Chronotope Project in Echoes Podcast

Chronotope Project Heads for the Electronic Event Horizon

Hear the Chronotope Project interview above or download it from iTunes.

Chronotope-Allen-Fractured     Jeffrey Ericson Allen seems an unlikely person to be an electronic musician. He’s played cello since he was a child. He was a librarian. And he doesn’t even own a cell-phone. But perhaps the most unusual thing about Allen—at least for an instrumental electronic artist—is that he was a storyteller.

“I’ve always been a bibliophile,” confesses Allen, speaking from his home studio in Eugene, Oregon “I have always had love of stories and storytelling, and it seemed a very natural choice to go to library school, get my degree and and pursue that craft. And I had a lot of fun with it for 25 years.”

He doesn’t do that as much anymore, but as Chronotope Project, he’s still spinning tales, it’s just that on albums like Dawn Treader, there aren’t any words.

“I’m a storyteller through the musical realm now,” he explains. “And particularly this new album, I think really epitomizes that. There are a lot of mythological and literary sources for it. What I’m always trying to get to is the kernel of the story, the inner truth behind the outer story and music is a particularly intimate way to do that. It’s a way of telling the story without being too concerned about externals. So I’m still a storyteller, I just have a different medium now.”
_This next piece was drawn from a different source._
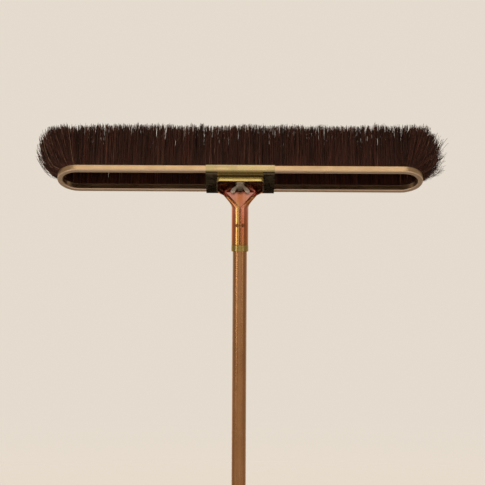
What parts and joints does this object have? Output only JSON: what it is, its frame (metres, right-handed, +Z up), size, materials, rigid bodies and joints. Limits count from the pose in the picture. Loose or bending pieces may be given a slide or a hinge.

Jeffrey Ericson Allen’s story began in Los Angeles where he was born in 1958. He came into a musical family and was taught cello by his grandfather.

“There was always music playing in the home,” he remembers. “In fact,when I was a child, I really loved the idea of maybe being a conductor, so I even set up a podium and I got scores, and my grandfather taught me all the different ways to count the beat beat to different rhythms. I would cue in the instruments and just imagine that I was evoking all this sound.”

Allen played in classical ensembles and orchestras, and for 20 years he had a modern chamber group called Confluence, who put out several recordings.

CHronotope Project Dawn Treader “I was heavily involved with new acoustic music before I adopted Chronotope Project,” he says. “I had a group called Confluence. The guitarist Forrest McDowell and I were the core of that. We wrote all of the pieces and I did all of the arranging and recording for that group. We had at various time, tabla, flute, harp, another cellist and it was a great adventure.”

Somewhere along the way, the electronic switch got flipped.

“I was a listener of programs like Hearts of Space,” he admits. “I would probably say that Brian Eno was my first introduction to ambient music. “Music for Airports” was probably my first exposure.”

Allen recorded his first electronic album, Vanish Into Blue, in 1992 under the name Jeff Defty. But it’s as Chronotope Project that he emerged with his own sound. It embraces not only his musical interests, but his philosophical, spiritual, and scientific ones as well.

“I find that contemplating cosmological ideas, either through physics or astronomy, kind of takes me out of a small world and into a very large universe,” Allen reflects. “So I think about it a lot. And of course it makes its way into my music and probably, I would say that ambient music is a home for a lot of cosmological ideas. It naturally evokes that. The atmospheric pads, the long reverbs and delays, they all seem to suggest wide-open space.”

Chronotope Project has released five albums in the last three years. The latest is Dawn Treader. It’s a CD of long-form compositions, some of which create a floating stasis in space, others which go on journeys. Many of them are based around his studies in science and Buddhism, beginning with his performance name.

Chronotope-Allen    “Chronotope Project is derived from a very seminal idea of the literary critic and philologist, Mikhail Bakhtin,” he explains. “He was looking for language to describe the confluence of space and time as it appears, primarily, in literature. So Bakhtin decided to take two Greek words, Chronos, meaning time, and Topos, meaning space, and put them together to create the word Chronotope. I thought it was just an ideal description for what I’m doing as a musician.”

As influential as science and philosophy are his spiritual beliefs.

“I’ve been a student of Buddhism for 30-odd years,” he reveals. “And while I would say that I’m actually fairly soft on a lot of the metaphysical beliefs, but the practice is very important to me and very grounding to me. And the iconography of Buddhism, there’s really a profound system of symbology for all kinds of internal concepts that I find really useful, personally. And I often do reflect on them in my music.”

You can still find Jeffrey Ericson Allen playing his cello in classical settings, but with Chronotope Project he gets to explore a world in between. He named one of his albums Event Horizon and he uses that concept as a metaphor for his music.”

“I’m fascinated with boundaries,” he enthuses. “The event horizon is this place just before you the gravitational pull of the singularity takes you who knows where. But there’s a very interesting zone that surrounds a singularity—it’s the boundary between chaos and order, and I think that’s where the really interesting stuff happens.”

Interesting stuff happens on Chronotope Project’s latest album, Dawn Treader, which takes its name from a ship in CS LewisChronicles of Narnia. It’s out on Spotted Peccary Records.